Not a WW2 aircraft per se, but the T-28 incorporated a lot of the P-51's design, and if you have flown one, you know just how much a little hot rod it is. Here is a 'civilianized' T-28 on the west coast that experienced a gear failure, what an awful feeling when you don't see three green soon after selecting "down". A superb job setting her down softly, and you can see the high AIA possible. These photo's sent to me by CPT Tony Kiggins (USN, RET) who flies for Alaska out of SeaTac (my college roommate 30 years ago!). Enjoy!


----------



## evangilder (Oct 24, 2006)

Wow! That's a great sequence of shots. Looks like they made it down ok. Glad to hear that.


----------



## FLYBOYJ (Oct 24, 2006)

Nice Shots - that airport looks like Salinas


----------



## mkloby (Oct 30, 2006)

What a shame.

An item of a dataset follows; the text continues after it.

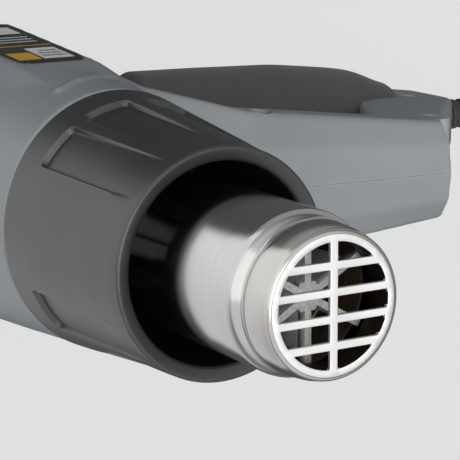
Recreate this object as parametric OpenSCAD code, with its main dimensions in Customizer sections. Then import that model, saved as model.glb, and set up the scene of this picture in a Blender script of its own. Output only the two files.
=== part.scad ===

The Trojan is friggen sweet. Wish we still had them to fly in primary. Some nice radial engine power. At least with a soft belly flop you have an excellent chance of survival - providing you keep those wings level so you don't cartwheel. Wings looked pretty damn level to me! Great pics and glad that it worked out. Poor Trojan though.


----------